═══ SUPPLIED RECORDS ═══

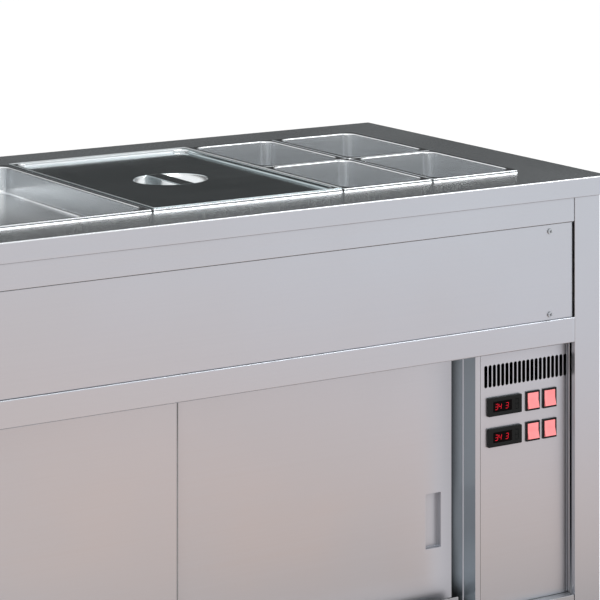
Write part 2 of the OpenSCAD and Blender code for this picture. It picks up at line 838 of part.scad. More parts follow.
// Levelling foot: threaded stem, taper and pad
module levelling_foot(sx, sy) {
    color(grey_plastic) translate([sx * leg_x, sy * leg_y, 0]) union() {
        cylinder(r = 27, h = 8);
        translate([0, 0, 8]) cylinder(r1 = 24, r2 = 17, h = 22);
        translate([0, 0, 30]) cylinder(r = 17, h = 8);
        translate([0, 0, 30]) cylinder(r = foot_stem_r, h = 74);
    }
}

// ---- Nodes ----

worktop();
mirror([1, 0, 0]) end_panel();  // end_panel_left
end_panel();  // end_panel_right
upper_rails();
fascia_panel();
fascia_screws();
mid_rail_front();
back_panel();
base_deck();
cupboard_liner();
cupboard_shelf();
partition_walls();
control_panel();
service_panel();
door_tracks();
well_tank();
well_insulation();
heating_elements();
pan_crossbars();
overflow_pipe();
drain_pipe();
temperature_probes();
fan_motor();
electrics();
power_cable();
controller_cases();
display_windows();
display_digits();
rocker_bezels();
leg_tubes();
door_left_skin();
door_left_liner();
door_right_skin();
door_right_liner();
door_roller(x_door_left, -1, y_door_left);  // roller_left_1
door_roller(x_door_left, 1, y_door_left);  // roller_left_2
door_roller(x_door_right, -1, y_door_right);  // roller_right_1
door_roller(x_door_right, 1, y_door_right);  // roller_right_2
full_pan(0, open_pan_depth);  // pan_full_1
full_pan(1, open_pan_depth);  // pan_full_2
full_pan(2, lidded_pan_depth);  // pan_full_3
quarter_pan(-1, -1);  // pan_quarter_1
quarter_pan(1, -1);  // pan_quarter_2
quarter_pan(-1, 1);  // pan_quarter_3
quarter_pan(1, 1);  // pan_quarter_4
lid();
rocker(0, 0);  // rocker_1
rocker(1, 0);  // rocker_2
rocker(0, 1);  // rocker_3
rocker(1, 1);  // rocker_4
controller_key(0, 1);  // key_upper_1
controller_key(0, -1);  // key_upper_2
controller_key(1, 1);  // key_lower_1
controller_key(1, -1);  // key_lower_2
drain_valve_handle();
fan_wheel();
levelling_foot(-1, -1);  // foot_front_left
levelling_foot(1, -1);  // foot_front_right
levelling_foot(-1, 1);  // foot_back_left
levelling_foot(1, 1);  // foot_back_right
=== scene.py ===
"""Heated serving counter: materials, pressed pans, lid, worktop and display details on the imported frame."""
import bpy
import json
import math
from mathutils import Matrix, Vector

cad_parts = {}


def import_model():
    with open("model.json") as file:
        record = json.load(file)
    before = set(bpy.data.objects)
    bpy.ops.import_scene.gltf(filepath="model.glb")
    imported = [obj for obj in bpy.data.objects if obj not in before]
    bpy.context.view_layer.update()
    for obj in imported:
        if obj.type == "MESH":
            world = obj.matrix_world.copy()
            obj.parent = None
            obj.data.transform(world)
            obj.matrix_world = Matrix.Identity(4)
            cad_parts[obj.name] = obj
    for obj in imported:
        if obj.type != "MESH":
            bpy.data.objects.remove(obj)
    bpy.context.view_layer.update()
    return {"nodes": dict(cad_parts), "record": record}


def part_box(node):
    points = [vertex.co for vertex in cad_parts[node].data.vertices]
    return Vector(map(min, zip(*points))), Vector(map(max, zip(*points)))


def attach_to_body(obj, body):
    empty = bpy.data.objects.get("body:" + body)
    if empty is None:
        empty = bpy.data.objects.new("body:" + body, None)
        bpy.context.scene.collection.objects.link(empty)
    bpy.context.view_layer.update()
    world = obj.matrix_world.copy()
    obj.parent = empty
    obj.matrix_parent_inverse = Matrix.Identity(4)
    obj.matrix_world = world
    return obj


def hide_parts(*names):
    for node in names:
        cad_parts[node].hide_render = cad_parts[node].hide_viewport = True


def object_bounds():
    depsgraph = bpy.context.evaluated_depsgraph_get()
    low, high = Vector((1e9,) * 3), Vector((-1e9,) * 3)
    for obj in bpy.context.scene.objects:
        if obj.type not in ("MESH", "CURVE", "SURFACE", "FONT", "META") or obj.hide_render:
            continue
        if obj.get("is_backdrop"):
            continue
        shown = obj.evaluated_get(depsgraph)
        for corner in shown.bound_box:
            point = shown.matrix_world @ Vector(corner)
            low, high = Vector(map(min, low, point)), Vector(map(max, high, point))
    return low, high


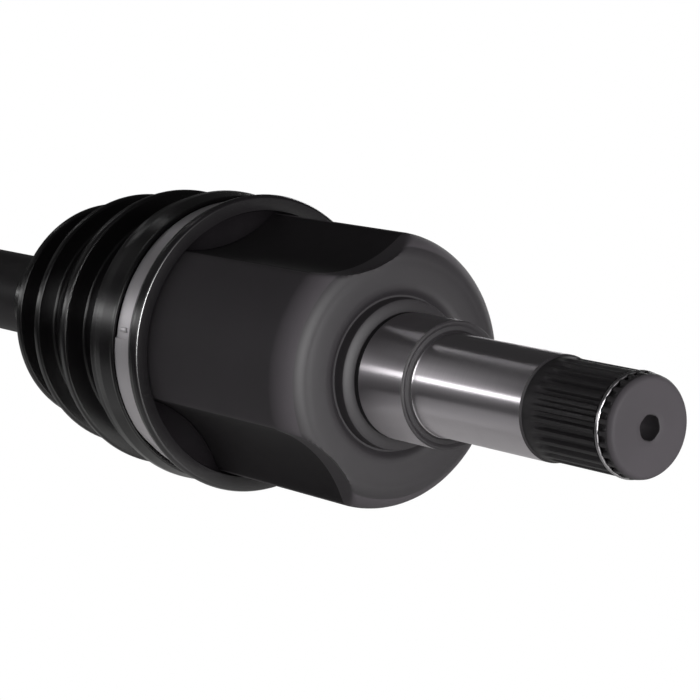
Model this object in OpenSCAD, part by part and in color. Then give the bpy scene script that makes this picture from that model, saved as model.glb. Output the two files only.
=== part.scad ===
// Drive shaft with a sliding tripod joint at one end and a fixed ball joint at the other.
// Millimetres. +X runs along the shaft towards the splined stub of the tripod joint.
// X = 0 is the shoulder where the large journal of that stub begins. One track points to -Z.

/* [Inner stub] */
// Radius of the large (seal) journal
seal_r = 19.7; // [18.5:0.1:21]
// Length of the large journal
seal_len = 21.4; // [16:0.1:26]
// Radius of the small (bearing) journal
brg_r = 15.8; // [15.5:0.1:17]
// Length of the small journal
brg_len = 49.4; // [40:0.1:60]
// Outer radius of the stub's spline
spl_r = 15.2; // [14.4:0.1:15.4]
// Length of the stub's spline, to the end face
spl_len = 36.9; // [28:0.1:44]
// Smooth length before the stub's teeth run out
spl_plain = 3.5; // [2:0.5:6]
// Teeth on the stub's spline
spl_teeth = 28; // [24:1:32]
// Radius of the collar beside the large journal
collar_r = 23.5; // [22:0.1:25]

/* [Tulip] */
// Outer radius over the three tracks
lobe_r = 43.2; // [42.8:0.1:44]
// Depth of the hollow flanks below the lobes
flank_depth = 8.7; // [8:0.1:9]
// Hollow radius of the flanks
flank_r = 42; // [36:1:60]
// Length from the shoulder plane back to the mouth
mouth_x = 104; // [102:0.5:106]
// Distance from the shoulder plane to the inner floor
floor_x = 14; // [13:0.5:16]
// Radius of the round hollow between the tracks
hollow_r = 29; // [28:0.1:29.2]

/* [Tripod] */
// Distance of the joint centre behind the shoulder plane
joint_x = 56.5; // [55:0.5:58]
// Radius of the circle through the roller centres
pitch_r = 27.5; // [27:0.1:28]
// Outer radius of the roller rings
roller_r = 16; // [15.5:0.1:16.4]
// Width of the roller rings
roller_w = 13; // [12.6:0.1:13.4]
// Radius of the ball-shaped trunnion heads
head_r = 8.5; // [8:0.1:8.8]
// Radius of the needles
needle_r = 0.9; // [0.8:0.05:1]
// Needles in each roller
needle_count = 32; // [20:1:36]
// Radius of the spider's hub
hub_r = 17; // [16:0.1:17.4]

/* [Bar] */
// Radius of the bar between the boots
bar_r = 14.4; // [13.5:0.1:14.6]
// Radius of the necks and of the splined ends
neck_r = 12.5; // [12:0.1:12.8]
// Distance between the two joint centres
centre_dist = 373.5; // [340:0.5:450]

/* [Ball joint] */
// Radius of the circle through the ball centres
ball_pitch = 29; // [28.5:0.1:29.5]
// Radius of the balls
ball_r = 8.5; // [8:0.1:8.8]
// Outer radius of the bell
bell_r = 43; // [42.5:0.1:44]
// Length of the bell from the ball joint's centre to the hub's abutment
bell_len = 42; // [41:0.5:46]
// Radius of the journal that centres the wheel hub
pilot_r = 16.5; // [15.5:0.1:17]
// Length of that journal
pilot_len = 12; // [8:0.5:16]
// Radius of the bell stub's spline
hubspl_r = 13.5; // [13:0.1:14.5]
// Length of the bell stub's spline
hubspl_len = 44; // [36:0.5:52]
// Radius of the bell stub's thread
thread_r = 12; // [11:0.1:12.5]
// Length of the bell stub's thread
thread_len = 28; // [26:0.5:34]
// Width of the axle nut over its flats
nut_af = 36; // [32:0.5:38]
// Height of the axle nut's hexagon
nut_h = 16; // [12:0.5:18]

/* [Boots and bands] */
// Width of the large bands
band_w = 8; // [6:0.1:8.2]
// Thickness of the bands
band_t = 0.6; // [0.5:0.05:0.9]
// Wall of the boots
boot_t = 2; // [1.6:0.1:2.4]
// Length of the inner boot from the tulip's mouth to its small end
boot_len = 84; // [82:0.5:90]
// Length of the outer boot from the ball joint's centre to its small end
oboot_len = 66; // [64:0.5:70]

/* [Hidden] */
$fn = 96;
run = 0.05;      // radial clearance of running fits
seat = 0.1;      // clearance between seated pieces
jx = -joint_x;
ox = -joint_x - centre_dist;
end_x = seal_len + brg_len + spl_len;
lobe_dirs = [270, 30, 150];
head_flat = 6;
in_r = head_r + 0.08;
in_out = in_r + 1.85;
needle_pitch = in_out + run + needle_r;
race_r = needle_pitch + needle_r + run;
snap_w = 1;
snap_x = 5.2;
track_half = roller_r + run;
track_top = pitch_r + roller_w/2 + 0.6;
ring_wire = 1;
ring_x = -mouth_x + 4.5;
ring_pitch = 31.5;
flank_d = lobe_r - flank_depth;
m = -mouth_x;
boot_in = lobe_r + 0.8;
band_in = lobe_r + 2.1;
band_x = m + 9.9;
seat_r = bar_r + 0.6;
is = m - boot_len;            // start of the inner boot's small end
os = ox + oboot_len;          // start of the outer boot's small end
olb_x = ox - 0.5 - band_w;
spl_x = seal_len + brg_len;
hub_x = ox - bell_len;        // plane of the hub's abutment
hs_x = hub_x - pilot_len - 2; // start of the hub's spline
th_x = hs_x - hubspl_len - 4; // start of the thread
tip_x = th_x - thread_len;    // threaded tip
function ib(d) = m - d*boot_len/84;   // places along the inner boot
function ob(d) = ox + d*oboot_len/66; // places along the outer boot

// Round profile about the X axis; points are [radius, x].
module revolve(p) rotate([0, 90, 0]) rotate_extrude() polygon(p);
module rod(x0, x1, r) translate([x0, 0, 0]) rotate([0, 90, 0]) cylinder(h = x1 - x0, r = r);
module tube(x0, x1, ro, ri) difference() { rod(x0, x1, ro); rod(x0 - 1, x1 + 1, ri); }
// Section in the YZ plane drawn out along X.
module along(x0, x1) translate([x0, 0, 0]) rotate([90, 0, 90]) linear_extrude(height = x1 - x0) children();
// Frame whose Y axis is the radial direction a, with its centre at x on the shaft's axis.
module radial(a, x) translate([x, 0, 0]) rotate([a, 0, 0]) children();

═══

> _WHAT YOU NEED TO DO_
Above are the entries. Quote exactly the lines from the one bearing "door_roller(x_door_left, 1, y_door_left);" through the one bearing "points = [vertex.co".

> _ANSWER TO THE EXERCISE_
door_roller(x_door_left, 1, y_door_left);  // roller_left_2
door_roller(x_door_right, -1, y_door_right);  // roller_right_1
door_roller(x_door_right, 1, y_door_right);  // roller_right_2
full_pan(0, open_pan_depth);  // pan_full_1
full_pan(1, open_pan_depth);  // pan_full_2
full_pan(2, lidded_pan_depth);  // pan_full_3
quarter_pan(-1, -1);  // pan_quarter_1
quarter_pan(1, -1);  // pan_quarter_2
quarter_pan(-1, 1);  // pan_quarter_3
quarter_pan(1, 1);  // pan_quarter_4
lid();
rocker(0, 0);  // rocker_1
rocker(1, 0);  // rocker_2
rocker(0, 1);  // rocker_3
rocker(1, 1);  // rocker_4
controller_key(0, 1);  // key_upper_1
controller_key(0, -1);  // key_upper_2
controller_key(1, 1);  // key_lower_1
controller_key(1, -1);  // key_lower_2
drain_valve_handle();
fan_wheel();
levelling_foot(-1, -1);  // foot_front_left
levelling_foot(1, -1);  // foot_front_right
levelling_foot(-1, 1);  // foot_back_left
levelling_foot(1, 1);  // foot_back_right
=== scene.py ===
"""Heated serving counter: materials, pressed pans, lid, worktop and display details on the imported frame."""
import bpy
import json
import math
from mathutils import Matrix, Vector

cad_parts = {}


def import_model():
    with open("model.json") as file:
        record = json.load(file)
    before = set(bpy.data.objects)
    bpy.ops.import_scene.gltf(filepath="model.glb")
    imported = [obj for obj in bpy.data.objects if obj not in before]
    bpy.context.view_layer.update()
    for obj in imported:
        if obj.type == "MESH":
            world = obj.matrix_world.copy()
            obj.parent = None
            obj.data.transform(world)
            obj.matrix_world = Matrix.Identity(4)
            cad_parts[obj.name] = obj
    for obj in imported:
        if obj.type != "MESH":
            bpy.data.objects.remove(obj)
    bpy.context.view_layer.update()
    return {"nodes": dict(cad_parts), "record": record}


def part_box(node):
    points = [vertex.co for vertex in cad_parts[node].data.vertices]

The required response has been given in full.